Opponents of HB 1523 tesify in court about their religious beliefs and fears should the law take effect. MPB's Desare Frazier reports. 

Jocelyn Pritchett says she and her wife are leaving Mississippi.  She testified before U.S. District Court Judge Carlton Reeves  they are careful where they go and concerned about their children's safety. Pritchett says Ku Klux Klan flyers mentioning homosexuals have showed up in communities. She also said the child of another same sex married couple was mistreated at school.  

"The teacher went around the room and asked each of the other little children in the room if they had a mother and a father and they said that they did. And so they told this little girl that her parents were liars because they were not married," said Pritchett.

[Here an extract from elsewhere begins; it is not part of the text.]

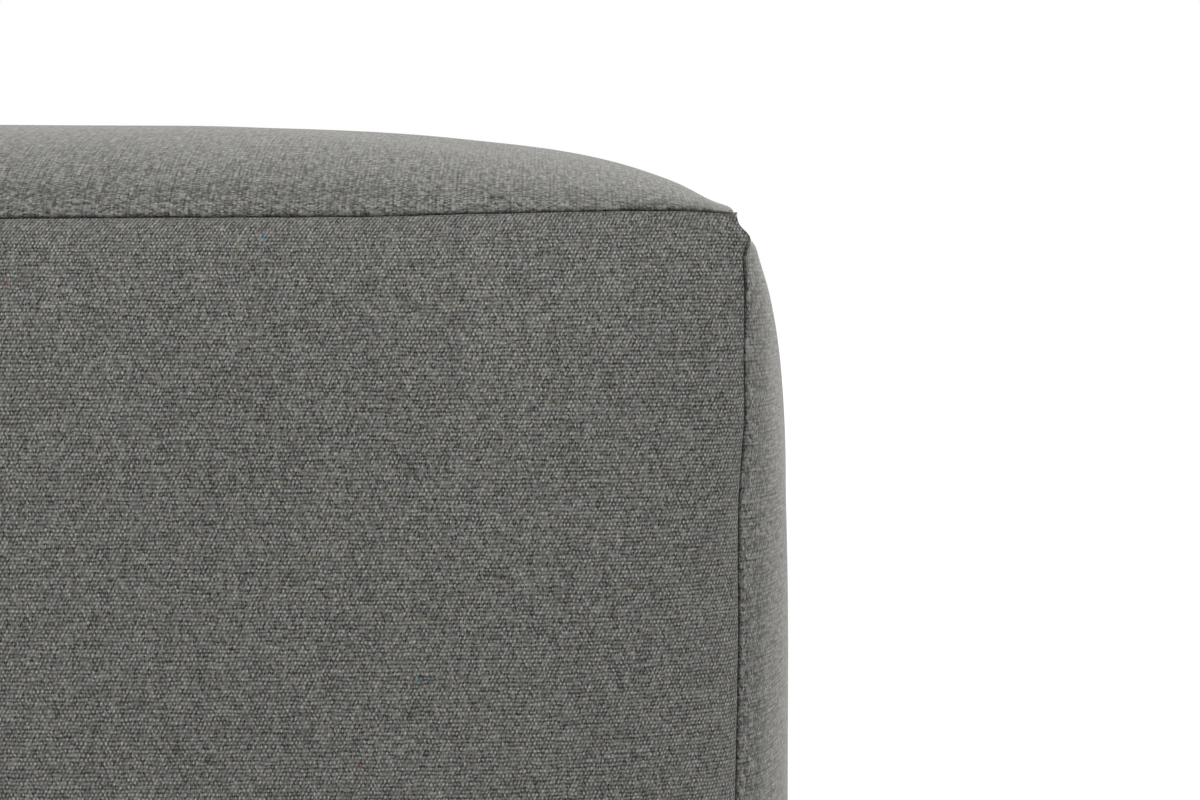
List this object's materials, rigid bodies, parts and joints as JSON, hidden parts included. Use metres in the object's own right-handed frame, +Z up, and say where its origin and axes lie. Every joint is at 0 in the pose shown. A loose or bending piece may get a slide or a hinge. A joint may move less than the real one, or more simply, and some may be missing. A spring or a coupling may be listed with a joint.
{
  "type": "cube pouf stool",
  "caption": "Soft cube pouf stool in heathered grey canvas: crowned square panels sewn edge to edge with plain turned-in seams, resting on a flat pressed base.",
  "frame": {"origin": "on the floor, under the middle of the pouf", "axes": "+Z up, out of the top panel; the front panel faces -Y and the right panel faces +X"},
  "size_m": [0.4294, 0.4294, 0.4297],
  "materials": {
    "canvas": "matt heathered plain-weave canvas"
  },
  "bodies": {
    "root": {"panel_top": "canvas", "panel_front": "canvas", "panel_right": "canvas", "panel_back": "canvas", "panel_left": "canvas", "panel_bottom": "canvas"}
  },
  "joints": []
}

Pritchett is one of four witnesses hoping to stop HB1523 from taking effect July 1st. Judge Reeves is hearing lawsuits filed by Campaign for Southern Equality and Mississippi Center for Justice. They contend the law is unconstitutional.  HB 1523 allows clerks to recuse themselves from issuing marriage licenses to same sex couples based on their religious beliefs. But they must ensure a licenses are provided. The law allows businesses to refuse certain services like housing as well.  Rabbi Jeremy Simons with the Institute for Southern Jewish Life expressed his concerns in court.

"It's very upsetting to think that someone could see me and assume because I am religious I therefore subscribe to these religious beliefs, which I could not be more opposed to," said Simons.

Lawyers  with the state attorney general's office argue HB 1523 is not discriminatory. They contend the lawsuits cannot prove anyone will suffer harm. The hearing continues this morning in U.S. District Court.